As it stands readiness for school has been and is currently assessed primarily on the age of the child. The NSW Department of Community Services discussion paper on School Readiness states that, “Prior to a specified age, children are generally considered to be ‘just playing’…and …all children in Australia, regardless of experience, and to a large extent genetic make-up, are deemed ready to start school at the age of five years (or even 4 years 7 months in some states). This is the age when children are regarded as being ‘ready to learn’.”
However, when we take a short tour of the globe we see that other countries of the world have differing views on the age at which students are ready to learn. The research on readiness for learning in the United States for example has shown that we need to accept that children are actually learning at an earlier age because their carers are actually educating them, not just babysitting.
So what do we need to look for to assess whether a young child is ready to start school? How do we know they are ready to learn?
Research shows that it’s not just a matter of mastering early literacy and numeracy skills. As well as this young children need certain social skills to effectively manage the nuance of the school environment. According to Hartup (1992) the “single best childhood predictor of adult adaptation is not school grades and classroom behaviour, but rather, the adequacy with which the child gets along with other children.
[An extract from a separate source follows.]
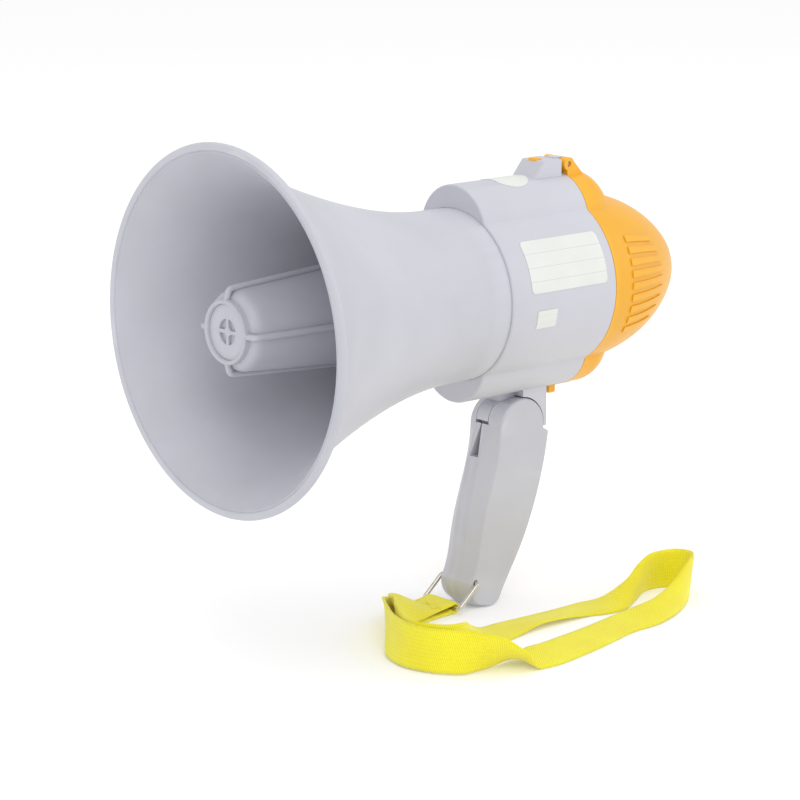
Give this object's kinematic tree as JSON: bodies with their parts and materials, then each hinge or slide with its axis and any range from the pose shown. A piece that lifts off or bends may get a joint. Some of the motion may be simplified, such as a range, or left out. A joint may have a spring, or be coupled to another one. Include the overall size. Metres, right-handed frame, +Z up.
{
  "type": "handheld megaphone",
  "caption": "Handheld megaphone: flared horn with a reflector, twin battery lobes, hinged rear cover with a microphone cup, folding pistol handle with a trigger, and a wrist strap.",
  "frame": {"origin": "centre of the length and width, on the surface that the handle's foot touches", "axes": "+X from the horn's mouth to the rear cover, +Y to the user's right, +Z up"},
  "size_m": [0.2385, 0.1646, 0.2145],
  "materials": {
    "grey_plastic": "satin moulded ABS, light lavender grey",
    "yellow_plastic": "amber yellow moulded ABS",
    "black_plastic": "black moulded plastic",
    "white_plastic": "natural nylon",
    "red_plastic": "red button cap",
    "label": "blank vinyl label",
    "webbing": "lemon yellow woven polypropylene webbing",
    "steel": "zinc plated steel",
    "steel_wire": "bright drawn steel wire",
    "ferrite": "sintered ferrite",
    "copper": "enamelled copper winding",
    "film": "thin polyester film",
    "black_foam": "foam gasket",
    "cell": "blank cell jacket",
    "lead": "PVC insulated wire",
    "board": "green circuit board"
  },
  "bodies": {
    "megaphone": {"horn_bell": "grey_plastic", "reflector_bowl": "grey_plastic", "bowl_cap": "grey_plastic", "tone_tube": "grey_plastic", "driver_gasket": "black_foam", "driver_cover": "black_plastic", "driver_screws": "steel", "diaphragm": "film", "voice_coil": "copper", "top_plate": "steel", "ring_magnet": "ferrite", "pole_yoke": "steel", "body_housing": "grey_plastic", "hump_plug": "yellow_plastic", "side_label": "label", "rating_label": "label", "top_label": "label", "battery_tray_top": "black_plastic", "battery_tray_bottom": "black_plastic", "battery_top_left": "cell", "battery_top_right": "cell", "battery_bottom_left": "cell", "battery_bottom_right": "cell", "contact_springs": "steel", "speaker_leads": "lead", "lead_plug": "white_plastic", "hinge_pin": "steel", "strap": "webbing"},
    "cover": {"rear_cover": "yellow_plastic", "contact_plates": "steel", "amplifier_board": "board", "board_components": "black_plastic", "board_screws": "steel", "mic_grille": "black_plastic", "mic_holder": "black_plastic", "mic_capsule": "steel", "volume_pot": "steel", "mode_switch": "steel", "button_switches": "black_plastic"},
    "latch": {"cover_latch": "yellow_plastic"},
    "volume": {"volume_knob": "black_plastic"},
    "mode": {"mode_slider": "black_plastic"},
    "record": {"record_button": "red_plastic"},
    "play": {"play_button": "black_plastic"},
    "handle": {"handle_left": "grey_plastic", "handle_right": "grey_plastic", "handle_screws": "steel", "fold_pin": "steel", "trigger_pin": "steel", "trigger_spring": "steel", "micro_switch": "black_plastic"},
    "trigger": {"trigger": "black_plastic"},
    "ring": {"d_ring": "steel_wire", "strap_end_loop": "webbing"}
  },
  "joints": [
    {"name": "cover_hinge", "type": "hinge", "parent": "megaphone", "child": "cover", "pos_m": [0.06605, 0, 0.1891], "axis": [0, -1, 0], "range_deg": [0, 100]},
    {"name": "latch_slide", "type": "slide", "parent": "cover", "child": "latch", "axis": [1, 0, 0], "range_m": [0, 0.003], "stiffness_N_per_m": 300},
    {"name": "volume_turn", "type": "hinge", "parent": "cover", "child": "volume", "pos_m": [0.11275, 0, 0.1305], "axis": [-1, 0, 0], "range_deg": [0, 270]},
    {"name": "mode_slide", "type": "slide", "parent": "cover", "child": "mode", "axis": [0, 1, 0], "range_m": [0, 0.005]},
    {"name": "record_press", "type": "slide", "parent": "cover", "child": "record", "axis": [-1, 0, 0], "range_m": [0, 0.0008], "stiffness_N_per_m": 400},
    {"name": "play_press", "type": "slide", "parent": "cover", "child": "play", "axis": [-1, 0, 0], "range_m": [0, 0.0008], "stiffness_N_per_m": 400},
    {"name": "handle_fold", "type": "hinge", "parent": "megaphone", "child": "handle", "pos_m": [0.03025, 0, 0.081], "axis": [0, 1, 0], "range_deg": [0, 72], "deforming": ["strap", "strap_end_loop"]},
    {"name": "trigger_rock", "type": "hinge", "parent": "handle", "child": "trigger", "pos_m": [0.02395, 0, 0.0737], "axis": [0, -1, 0], "range_deg": [0, 8], "stiffness_Nm_per_rad": 0.05, "deforming": ["trigger_spring"]},
    {"name": "ring_swing", "type": "hinge", "parent": "handle", "child": "ring", "pos_m": [0.00995, 0, 0.0122], "axis": [0, 1, 0], "range_deg": [-65, 105], "deforming": ["strap", "strap_end_loop"]}
  ]
}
Children who are generally disliked, who are aggressive an disruptive, who are unable to sustain close relationships with other children and who cannot establish a place for themselves in the peer culture are seriously at risk”.
It would seem the health, physical fitness and well being of a young child is also an important criteria for school readiness. Research has shown that being well nourished, well rested and physically healthy is an important precursor for success at school.
Cognitive ability, physical well being, social competence and the ability to abide by the rules are all important indicators for school readiness. But even if all that is neatly ticked on the checklist it is important for parents to remember that the move to formal schooling is a major life change for a young child. A change that needs to be well planned, managed and supported.
Talk to your child’s carer or pre school teacher and work with them to prepare your child for school. Spend time talking with your child’s new school too. Work with the school and become a part of the community as this will assist your child in making a smooth transition.